Americans invade Brit TV
Movie actors doing TV, TV actors doing movies … sometimes you wake up and you're not even sure what you're watching on TV any more. Now comes the latest trend, American actors doing British TV. The British studio ITV has announced that Academy Award-winning actress Helen Hunt will head the cast of its anticipated World War II drama World on Fire. ITV is producing the series for the BBC but the casting announcement comes on the eve of Mipcom, and will no doubt be a strategic move to help sell the series to international buyers. The project, from writer Peter Bowker, will also star Lesley Manville, Jonah Hauer-King and Julia Brown. Production is underway in Prague and will move to Manchester, London, Paris and Berlin.
Netflix has previewed its new horror The Haunting of Hill House.Credit:Steve Dietl/Netflix
Netflix's nightmare viewing
It was a case of "Netflix and chills" in New York this week as the streamcaster took two huge horror titles to New York Comic-Con: The Haunting of Hill House and The Chilling Adventures of Sabrina. Both series were big draws for the convention, along with a new FX vampire drama What We Do in the Shadows. Horror is back, clearly. Though they share a name, New York Comic-Con is not connected to Comic-Con International, the not-for-profit pop culture convention held in San Diego each July. New York Comic-Con is staged annually in October by Reed Exhibitions at the Javits Convention Centre and Madison Square Gardens in New York. Ticket sales for the four-day event were expected to hit 250,000 this year.
Ruby Rose as Batwoman in an iconic costume designed by Oscar winner Colleen Atwood. Credit:Warner Bros
Boldly going … anew
The other major event at this year's New York Comic-Con was the release of a new trailer for the CBS All Access flagship title Star Trek: Discovery which gave audiences their first glimpses of Captain Pike's (Anson Mount) first officer Number One (Rebecca Romijn) and the young Starfleet lieutenant, Mr Spock (Ethan Peck). Peck is the 32-year-old grandson of legendary actor Gregory Peck and is recreating the iconic character played in the original Star Trek series by actor Leonard Nimoy. Romijn's Number One also holds a unique place in Star Trek history; the original character, which featured in the pilot episode "The Cage", was played by Majel Barrett, the wife of Star Trek creator Gene Roddenberry. Discovery's second season airs January 2019; in Australia the series airs on Netflix.
Reporting for duty
What's a guy gotta do to sell a show around here?

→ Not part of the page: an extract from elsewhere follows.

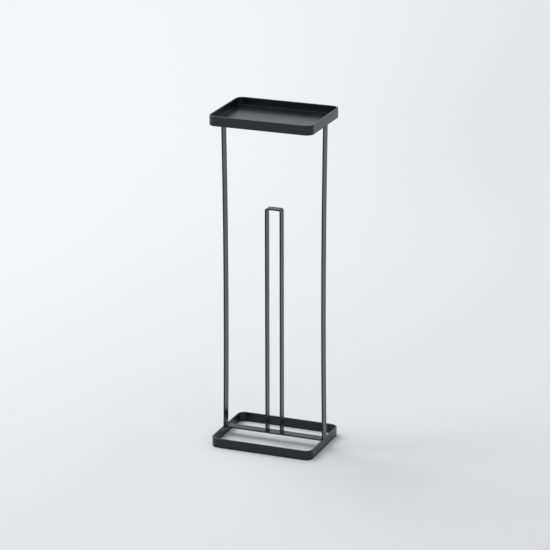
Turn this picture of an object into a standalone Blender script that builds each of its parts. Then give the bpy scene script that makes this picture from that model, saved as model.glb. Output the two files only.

The international studio eOne has announced sales for its new police drama The Rookie to 160 territories around the world, including key broadcasters such as the British pay-TV giant Sky, Italy's RAI and the French commercial broadcaster M6. But not yet on the dotted line is a sale for Australia. The series stars actor Nathan Fillion (Castle) as John Nolan, who, after deciding to join the police force, becomes the oldest rookie in the LAPD. eOne's president Stuart Baxter says the series blends "drama, heart and humour". The deal announcement comes on the eve of the TV sales market Mipcom where eOne will showcase the series.
Rose's Batwoman makes her debut
Australian actress Ruby Rose has officially stepped into the role of Batwoman. The US studio Warner Bros, which is developing a series around the character, unveiled the first look at Rose in Batwoman's super black and red costume this week. The costume comes with a solid pedigree: it has been designed for Rose by Oscar-winning costume designer Colleen Atwood. Rose will play Batwoman in a "crossover event" linking three DC Comics-based television series, Supergirl, The Flash and Arrow. Filming on the "crossover event" begins today in Vancouver; it will air in Australia on Foxtel in December. Warner Bros is then planning to move Rose's Batwoman into her own television series in 2019. A pilot for that series will be filmed after the "crossover event".
Whittaker's Who a winner
She's scored rave up reviews from the Hollywood trades and delivered a record audience for a Doctor Who season premiere. So if anyone out there still has a problem with Dr Who turning from a boy Time Lord to a girl Time Lord they'd better put their money where their mouth is. The Hollywood Reporter says actress Jodie Whittaker delivered a "loose and lively, cheeky and irreverent [Doctor], sporting a deliciously homey Yorkshire brogue that will be catnip for anyone entranced by a Midlands accent". We could go on, but you get the point. More importantly for the BBC commissioners who were closely watching the numbers, the episode pulled an audience of 8.2 million viewers in Britain, returning it to the giddy ratings heights of the show's David Tennant era.